WORK INSTRUCTIONS: Give back, unchanged, the line with "Write the three.js", the line with "const BODY_FULLNESS = 0.94;", and every line between them, and no other line.
□ □ □ □ □
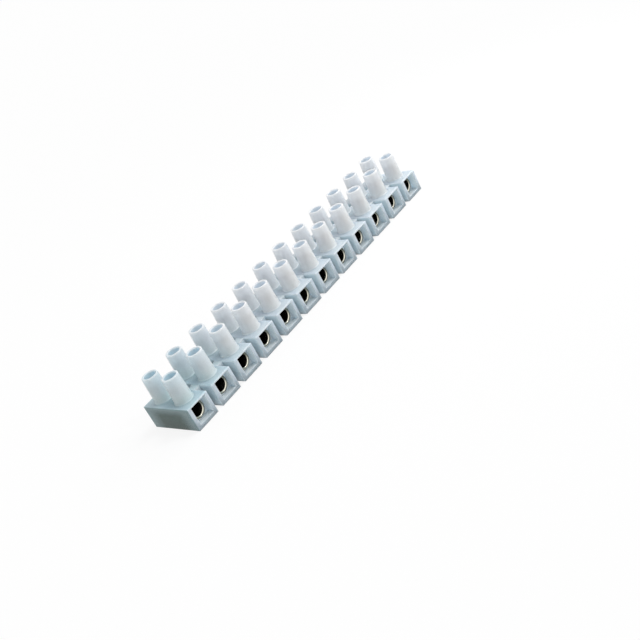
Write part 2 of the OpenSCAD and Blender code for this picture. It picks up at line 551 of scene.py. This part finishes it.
milkyPlastic = {
    "blockColour": (0.56, 0.64, 0.71, 1),
    "lowShadeColour": (0.33, 0.39, 0.43, 1),
    "lowReach": 0.7,  # share of a block's height over which the painted low shade fades out
    "wallGlowColour": (0.62, 0.71, 0.76, 1),
    "endShadeColour": (0.23, 0.34, 0.36, 1),
    "endSkin": (0.2 * mm, 0.6 * mm),  # depth in which a point belongs to an end face
    "webLightColour": (0.74, 0.82, 0.86, 1),
    "entryLightColour": (0.73, 0.82, 0.88, 1),
    "entryLip": 0.15 * mm,
    "faceTurn": (0.6, 0.9),  # how squarely a face has to look along an axis to count
    "metalAndShadeColour": (0.015, 0.08, 0.065, 1),
    "metalAndShadeInWalls": 0.35,
    "metalAndShadeOnTop": 0.28,
    "metalFadeUp": (0.2, 1.3),  # these three in radii or half lengths of a barrel
    "metalFadeAcross": (0.5, 1.5),
    "metalFadeAlong": (0.5, 1.2),
    # painted light on the turrets, their fillets and rims
    "footLightColour": (0.84, 0.9, 0.92, 1),
    "footFade": (-0.05 * mm, 0.5 * mm),  # heights over the blocks
    "turretLightColour": (0.86, 0.9, 0.99, 1),
    "turretRise": 0.6,  # share of a turret's height at which its colour is full
    "filletHighlightColour": (0.84, 0.9, 0.93, 1),
    "filletCentre": 0.36 * mm,  # height over the blocks at which the painted fillet highlight is full
    "filletFade": (0.12 * mm, 0.3 * mm),  # from there up and down
    # painted shade inside the turret bores
    "boreColour": (0.68, 0.77, 0.88, 1),
    "rimHighlightColour": (0.86, 0.9, 1.0, 1),
    "rimHeight": 0.5 * mm,
    "firstEndShade": (0.78, 0.89, 0.89, 1),
    "firstEndReach": 40 * mm,
    "firstEndDepth": (0.4 * mm, 0.1 * mm),  # from under the top of the blocks the painted shade sets in
    "roughness": 0.28,
    "roughnessSwing": 0.12,
    "cloudScale": 260,
    "cloudAmount": 0.06,
    "grainScale": 5200,
    "grainDepth": 0.008 * mm,
    "grainStrength": 0.5,
    "scatterRadius": (1.0, 1.0, 1.0),
    "scatterScale": 2 * mm,
    "refraction": 1.53,
}


def colourBlocks(tree, place, barrel):
    values = milkyPlastic
    normal = tree.nodes.new("ShaderNodeNewGeometry").outputs["Normal"]
    facing = tree.nodes.new("ShaderNodeSeparateXYZ")
    tree.links.new(normal, facing.inputs[0])
    height = place["Z"]
    turnedAside = mathNode(tree, "ABSOLUTE", facing.outputs["X"])
    sideways = smoothStep(tree, turnedAside, *values["faceTurn"])
    upward = smoothStep(tree, facing.outputs["Z"], *values["faceTurn"])
    # darker towards the bottom of the blocks: painted shade, partly also the dark metal seen
    # through the wall
    low = smoothFall(tree, height, 0, blockTop * values["lowReach"])
    colour = mixColours(tree, low, values["blockColour"], values["lowShadeColour"])

    # painted glow on the thin walls between the blocks, and painted shade on the two end walls,
    # which have only shade behind them
    nearSkin, deepSkin = values["endSkin"]
    fromMiddle = mathNode(tree, "ABSOLUTE", place["X"])
    outermost = smoothStep(tree, fromMiddle, stripHigh.x - deepSkin, stripHigh.x - nearSkin)
    wall = mixColours(tree, outermost, values["wallGlowColour"], values["endShadeColour"])
    colour = mixColours(tree, sideways, colour, wall)
    # painted light on the web in the narrow gaps between the blocks, where shade would fall
    softEdge = 0.1 * mm
    between = smoothStep(tree, barrel["Sideways"], blockHalfWidth, blockHalfWidth + softEdge)
    colour = mixColours(tree, between, colour, values["webLightColour"])
    # painted light inside the square entry in front of each barrel's end
    fromAxis = distanceTo(tree, height, barrelAxisHeight)
    reach = mathNode(tree, "MAXIMUM", barrel["Sideways"], fromAxis)
    behindLip = stripHigh.y - values["entryLip"]
    inEntry = mathNode(tree, "MULTIPLY", inside(tree, barrel["Along"], barrelHalfLength, behindLip),
                       inside(tree, reach, 0, entryHalfSize))
    colour = mixColours(tree, inEntry, colour, values["entryLightColour"])

    # a soft dark patch where the metal lies behind a side wall or under the top: partly the dark
    # metal seen through, partly painted shade, strongest on the two end walls
    start, end = (barrelAxisHeight + barrelRadius * share for share in values["metalFadeUp"])
    beside = mathNode(tree, "MULTIPLY", sideways, smoothFall(tree, height, start, end))
    inWalls = values["metalAndShadeInWalls"]
    depth = mathNode(tree, "MULTIPLY_ADD", outermost, 1 - inWalls, inWalls)
    beside = mathNode(tree, "MULTIPLY", beside, depth)
    start, end = (barrelRadius * share for share in values["metalFadeAcross"])
    above = mathNode(tree, "MULTIPLY", smoothFall(tree, barrel["Sideways"], start, end), upward)
    above = mathNode(tree, "MULTIPLY", above, values["metalAndShadeOnTop"])
    start, end = (barrelHalfLength * share for share in values["metalFadeAlong"])
    covered = smoothFall(tree, barrel["Along"], start, end)
    patch = mathNode(tree, "MULTIPLY", mathNode(tree, "ADD", beside, above), covered)
    return mixColours(tree, patch, colour, values["metalAndShadeColour"])


def colourTurrets(tree, colour, place, barrel):
    # painted light: the turrets are coloured lighter than the blocks, their feet and rims most of
    # all, with a painted highlight along the fillet and painted shade in the bore
    values = milkyPlastic
    height = place["Z"]
    footStart, footTop = (blockTop + rise for rise in values["footFade"])
    turret = smoothStep(tree, height, footStart, footTop)
    colour = mixColours(tree, turret, colour, values["footLightColour"])
    full = blockTop + moulding["turretHeight"] * values["turretRise"]
    upper = smoothStep(tree, height, footTop, full)
    colour = mixColours(tree, upper, colour, values["turretLightColour"])
    # painted highlight along the fillet at the turret's foot
    fromCentre = distanceTo(tree, height, blockTop + values["filletCentre"])
    filletHighlight = smoothFall(tree, fromCentre, *values["filletFade"])
    colour = mixColours(tree, filletHighlight, colour, values["filletHighlightColour"])
    # painted shade inside the turret's bore
    skin, softEdge = 0.03 * mm, 0.1 * mm
    withinBore = inside(tree, barrel["FromTurret"], 0, moulding["turretBoreRadius"] + skin)
    overBlock = smoothStep(tree, height, blockTop, blockTop + softEdge)
    inBore = mathNode(tree, "MULTIPLY", withinBore, overBlock)
    colour = mixColours(tree, inBore, colour, values["boreColour"])
    # painted highlight on the rim
    rimHighlight = smoothStep(tree, height, stripHigh.z - values["rimHeight"], stripHigh.z)
    return mixColours(tree, rimHighlight, colour, values["rimHighlightColour"])


def shadeFirstEnd(tree, colour, place):
    # painted shade: the turrets and the tops of the blocks are coloured darker and greener towards
    # the first way
    values = milkyPlastic
    start, end = (blockTop - depth for depth in values["firstEndDepth"])
    nearby = smoothFall(tree, place["X"], stripLow.x, stripLow.x + values["firstEndReach"])
    deeper = mathNode(tree, "MULTIPLY", nearby, smoothStep(tree, place["Z"], start, end))
    firstEndShading = mixColours(tree, deeper, (1, 1, 1, 1), values["firstEndShade"])
    return vectorNode(tree, "MULTIPLY", colour, firstEndShading).outputs[0]


def makeMilkyPlastic():
    values = milkyPlastic
    material, tree, shader = newMaterial("milkyPlastic")
    place = splitPlace(tree)
    barrel = placeGroup(tree, nearestBarrel)
    colour = colourBlocks(tree, place, barrel)
    colour = colourTurrets(tree, colour, place, barrel)
    colour = shadeFirstEnd(tree, colour, place)
    grain = finishSkin(tree, shader, colour, values)
    addBump(tree, shader, grain, values["grainDepth"], values["grainStrength"])
    shader.inputs["IOR"].default_value = values["refraction"]
    shader.inputs["Subsurface Weight"].default_value = 1
    shader.inputs["Subsurface Radius"].default_value = values["scatterRadius"]
    shader.inputs["Subsurface Scale"].default_value = values["scatterScale"]
    return material


dullNickel = {
    "faceColour": (0.3, 0.31, 0.26, 1),
    "bevelColour": (0.85, 0.82, 0.7, 1),
    # painted shade on the upper half of the bevel
    "upperBevelShade": (0.2, 0.2, 0.16, 1),
    "upperBevelShadeFade": (-1.3 * mm, 0.6 * mm),  # heights over the barrel's axis
    "bevelWidth": 0.22 * mm,
    "bevelSoftness": 0.022 * mm,
    "boreColour": (0.7, 0.68, 0.58, 1),
    # painted shade deep in the bore
    "depthShadeColour": (0.015, 0.014, 0.012, 1),
    "depthShadeFade": (0.6 * mm, 2.2 * mm),
    "roughness": 0.16,
    "roughnessSwing": 0.2,
    "cloudScale": 700,
    "cloudAmount": 0.12,
    "grainScale": 4000,
    "ringSpacing": 0.12 * mm,
    "ringDepth": 0.002 * mm,
    "ringStrength": 0.6,
}


def makeDullNickel():
    # bright bevel at the mouth with painted shade over its upper half, dull end face round it, and
    # painted shade that darkens the bore with depth
    values = dullNickel
    material, tree, shader = newMaterial("dullNickel")
    barrel = placeGroup(tree, nearestBarrel)
    bevelWidth, softEdge = values["bevelWidth"], values["bevelSoftness"]
    bevelEdge = moulding["wireBoreRadius"] + bevelWidth
    atMouth = smoothFall(tree, barrel["Across"], bevelEdge - softEdge, bevelEdge)
    # painted shade over the upper half of the bevel
    start, end = (barrelAxisHeight + rise for rise in values["upperBevelShadeFade"])
    upper = smoothStep(tree, splitPlace(tree)["Z"], start, end)
    bevel = mixColours(tree, upper, values["bevelColour"], values["upperBevelShade"])
    colour = mixColours(tree, atMouth, values["faceColour"], bevel)
    inward = mathNode(tree, "SUBTRACT", barrelHalfLength, barrel["Along"])
    inBore = smoothStep(tree, inward, bevelWidth - softEdge, bevelWidth + softEdge)
    colour = mixColours(tree, inBore, colour, values["boreColour"])
    # painted shade, darker the deeper into the bore
    depthShade = smoothStep(tree, inward, *values["depthShadeFade"])
    colour = mixColours(tree, depthShade, colour, values["depthShadeColour"])
    finishSkin(tree, shader, colour, values)
    # the marks run round the axis on the end faces, and round the bore along its length
    reach = mathNode(tree, "ADD", barrel["Across"], barrel["Along"])
    marks = placeGroup(tree, turningMarks, Reach=reach, Spacing=values["ringSpacing"])
    addBump(tree, shader, marks["Height"], values["ringDepth"], values["ringStrength"])
    shader.inputs["Metallic"].default_value = 1
    return material


zincPlate = {
    "colour": (0.66, 0.68, 0.7, 1),
    "slotShadeColour": (0.3, 0.31, 0.32, 1),
    "slotFade": (0.45, 0.6),  # from the middle of the slot, in slot widths
    "roughness": 0.305,
    "roughnessSwing": 0.25,
    "cloudScale": 900,
    "cloudAmount": 0.15,
    "grainScale": 5000,
    "ringSpacing": 0.16 * mm,
    "ringDepth": 0.005 * mm,
    "ringStrength": 0.5,
}


def makeZincPlate():
    values = zincPlate
    material, tree, shader = newMaterial("zincPlate")
    place = splitPlace(tree)
    # painted shade in the driver slot
    start, end = (screw["slotWidth"] * share for share in values["slotFade"])
    inSlot = smoothFall(tree, mathNode(tree, "ABSOLUTE", place["Y"]), start, end)
    colour = mixColours(tree, inSlot, values["colour"], values["slotShadeColour"])
    finishSkin(tree, shader, colour, values)
    reach = lengthOf(tree, place["X"], place["Y"])
    marks = placeGroup(tree, turningMarks, Reach=reach, Spacing=values["ringSpacing"])
    addBump(tree, shader, marks["Height"], values["ringDepth"], values["ringStrength"])
    shader.inputs["Metallic"].default_value = 1
    return material


plastic = makeMilkyPlastic()
nickel = makeDullNickel()
zinc = makeZincPlate()
finishes = {"housing": plastic, "barrel": nickel}
for name, node in cadNodes.items():
    node.data.materials.clear()
    node.data.materials.append(finishes.get(name.split("_")[0], zinc))
screws[0].data.materials.append(zinc)  # all the screws share one mesh
print("materials made")
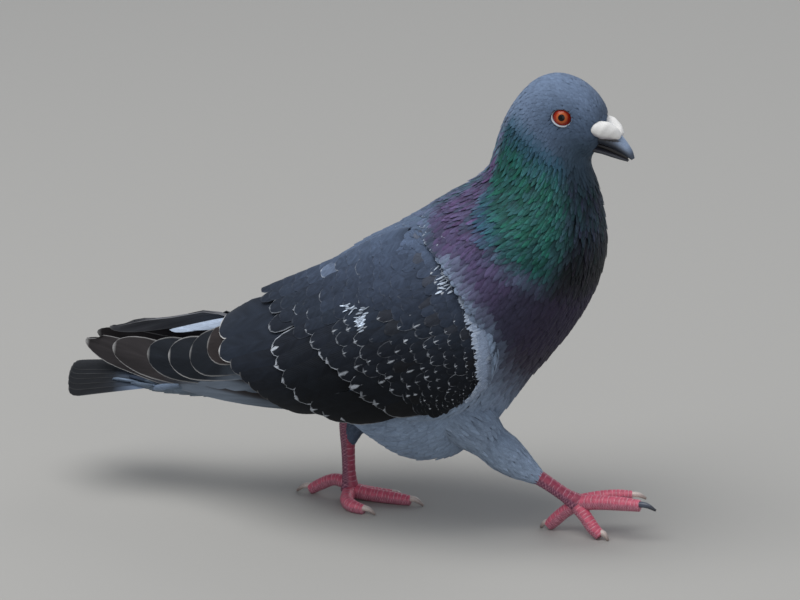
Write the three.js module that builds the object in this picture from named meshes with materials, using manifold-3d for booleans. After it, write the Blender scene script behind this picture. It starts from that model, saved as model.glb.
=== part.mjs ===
// A feral rock pigeon (Columba livia domestica), life size, in mid step.
//
// Millimetres. +X is forwards, +Y is the bird's left, +Z is up, and the floor is at z = 0.
// Places are written from a point on the floor under the left foot, and the last lines move the
// whole bird so that its origin is the middle of its bounding box, on the floor.

import * as THREE from "three";
import { ParametricGeometry } from "three/addons/geometries/ParametricGeometry.js";
import { mergeVertices } from "three/addons/utils/BufferGeometryUtils.js";
import Module from "manifold-3d";

const wasm = await Module();
wasm.setup();

// ---------------------------------------------------------------- driving dimensions

const FAR = 300; // past the bird on every side
const GAP = 0.3; // between two pieces that touch
const PLANE_GAP = GAP / 2; // what each side of a flat parting cut gives up
const FEATHER_THICKNESS = 1.3; // of the free edges of the wings and tail

const BODY_FULLNESS = 0.94; // 1 is an ellipse, less is squarer

// How finely each form is faceted: rings along it and sides round it.
const BODY_SIDES = 20;
const HEAD_ROWS = 12;
const NECK_ROWS = 9;
const TRUNK_ROWS = 18;
const RUMP_ROWS = 9;
const WING_MESH = [16, 14];
const PRIMARY_MESH = [11, 10];
const TAIL_MESH = [7, 32];
const UPPER_BILL_MESH = [9, 12];
const LOWER_BILL_MESH = [8, 10];
const CERE_MESH = [12, 7];
const EYE_MESH = [10, 7];
const THIGH_MESH = [8, 12];
const TARSUS_MESH = [8, 10];
const TOE_MESH = [6, 8];
const CLAW_MESH = [3, 6];

// The trunk, neck and head are one form, given by rungs from the back line to the belly line:
// [back x, back z, belly x, belly z, half-width, where along the rung it is widest].
const RUNGS = [
  [129.0, 199.5, 127.0, 188.5, 5.5, 0.5],
  [127.0, 205.5, 124.8, 184.0, 9.5, 0.5],
  [121.5, 212.0, 122.8, 181.5, 12.0, 0.5],
  [113.5, 216.6, 121.7, 180.0, 13.3, 0.48],
  [104.0, 218.0, 121.2, 178.6, 13.9, 0.47],
  [95.0, 214.8, 121.0, 177.0, 14.3, 0.48],
  [87.5, 207.5, 121.2, 175.0, 15.0, 0.49],
  [82.0, 199.0, 122.0, 172.0, 16.2, 0.5],
  [78.2, 190.5, 123.7, 167.5, 18.2, 0.52],
  [75.6, 181.5, 125.2, 161.0, 21.5, 0.54],
  [73.0, 173.0, 126.6, 152.5, 26.0, 0.55],
  [67.0, 166.5, 127.5, 143.0, 31.5, 0.56],
  [58.5, 161.0, 127.3, 133.0, 36.5, 0.56],
  [49.0, 155.0, 124.8, 122.0, 40.5, 0.55],
  [39.5, 148.3, 120.0, 109.5, 43.0, 0.55],
  [30.0, 142.2, 112.0, 96.0, 44.5, 0.54],
  [20.5, 136.6, 102.0, 82.5, 45.0, 0.53],
  [11.0, 131.0, 90.5, 68.5, 44.7, 0.52],
  [1.5, 124.5, 78.5, 52.0, 43.0, 0.5],
  [-8.0, 117.5, 65.0, 36.5, 41.0, 0.48],
  [-18.0, 111.5, 50.0, 28.5, 38.5, 0.47],
  [-28.0, 105.5, 34.0, 28.5, 35.5, 0.46],
  [-38.0, 98.5, 17.0, 38.0, 33.0, 0.46],
  [-50.0, 90.0, -4.0, 46.5, 30.0, 0.46],
  [-62.0, 81.5, -24.0, 49.0, 27.5, 0.48],
  [-74.0, 73.5, -46.0, 49.0, 25.0, 0.5],
  [-86.0, 66.5, -68.0, 48.2, 23.0, 0.5],
  [-96.0, 62.5, -86.0, 48.4, 21.5, 0.5],
  [-106.0, 60.6, -101.0, 50.5, 18.0, 0.5],
];
const HEAD_END = 6.8; // parting cuts, in rungs from the face
const NECK_END = 12.3;
const TRUNK_END = 23.3;

// The folded left wing's outer face at stations along the bird:
// [x, top y, top z, middle y, middle z, bottom y, bottom z, thickness].
const WING_STATIONS = [
  [87.6, 43.0, 95.0, 43.5, 91.5, 43.0, 88.0, 2.0],
  [85.5, 40.5, 103.5, 46.0, 93.0, 44.5, 82.0, 4.0],
  [80.0, 37.5, 115.5, 49.0, 95.0, 46.0, 75.0, 6.0],
  [72.0, 34.0, 127.5, 51.5, 97.0, 46.5, 68.0, 7.0],
  [60.0, 29.0, 139.5, 53.0, 99.0, 46.5, 61.5, 7.5],
  [44.0, 22.0, 145.0, 53.5, 98.0, 45.5, 57.0, 7.5],
  [24.0, 17.0, 136.5, 53.0, 93.0, 44.0, 54.5, 7.0],
  [4.0, 13.0, 124.5, 50.5, 86.5, 42.0, 53.5, 6.5],
  [-14.0, 10.5, 114.5, 46.5, 81.5, 39.5, 53.0, 5.0],
  [-30.0, 8.5, 105.0, 41.5, 78.0, 36.0, 52.5, 3.4],
  [-44.0, 7.0, 96.5, 36.0, 75.0, 33.0, 52.5, 2.4],
  [-58.0, 5.5, 87.0, 30.0, 72.0, 30.0, 53.0, 1.8],
];
const PRIMARY_STATIONS = [
  [4.0, 33.0, 88.0, 37.0, 72.0, 35.5, 55.0, 2.6],
  [-14.0, 28.0, 88.0, 35.5, 71.0, 34.5, 52.5, 2.6],
  [-34.0, 20.0, 88.0, 31.0, 70.0, 31.5, 50.5, 2.4],
  [-54.0, 14.0, 86.0, 25.5, 69.0, 27.5, 51.0, 2.2],
  [-72.0, 11.5, 83.2, 20.0, 69.0, 23.0, 54.5, 2.0],
  [-88.0, 9.5, 79.6, 15.0, 69.0, 18.5, 58.5, 1.8],
  [-104.0, 8.4, 76.0, 11.5, 69.3, 14.0, 62.5, 1.6],
  [-117.0, 8.2, 73.2, 9.4, 70.2, 10.5, 67.0, 1.4],
  [-126.0, 8.2, 71.6, 8.4, 70.6, 8.7, 69.6, 1.2],
];

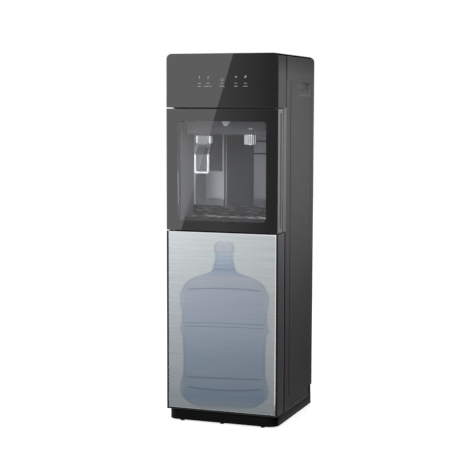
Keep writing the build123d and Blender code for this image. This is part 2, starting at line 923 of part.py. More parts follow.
□ □ □ □ □
IN RESPONSE:
Write the three.js module that builds the object in this picture from named meshes with materials, using manifold-3d for booleans. After it, write the Blender scene script behind this picture. It starts from that model, saved as model.glb.
=== part.mjs ===
// A feral rock pigeon (Columba livia domestica), life size, in mid step.
//
// Millimetres. +X is forwards, +Y is the bird's left, +Z is up, and the floor is at z = 0.
// Places are written from a point on the floor under the left foot, and the last lines move the
// whole bird so that its origin is the middle of its bounding box, on the floor.

import * as THREE from "three";
import { ParametricGeometry } from "three/addons/geometries/ParametricGeometry.js";
import { mergeVertices } from "three/addons/utils/BufferGeometryUtils.js";
import Module from "manifold-3d";

const wasm = await Module();
wasm.setup();

// ---------------------------------------------------------------- driving dimensions

const FAR = 300; // past the bird on every side
const GAP = 0.3; // between two pieces that touch
const PLANE_GAP = GAP / 2; // what each side of a flat parting cut gives up
const FEATHER_THICKNESS = 1.3; // of the free edges of the wings and tail

const BODY_FULLNESS = 0.94; // 1 is an ellipse, less is squarer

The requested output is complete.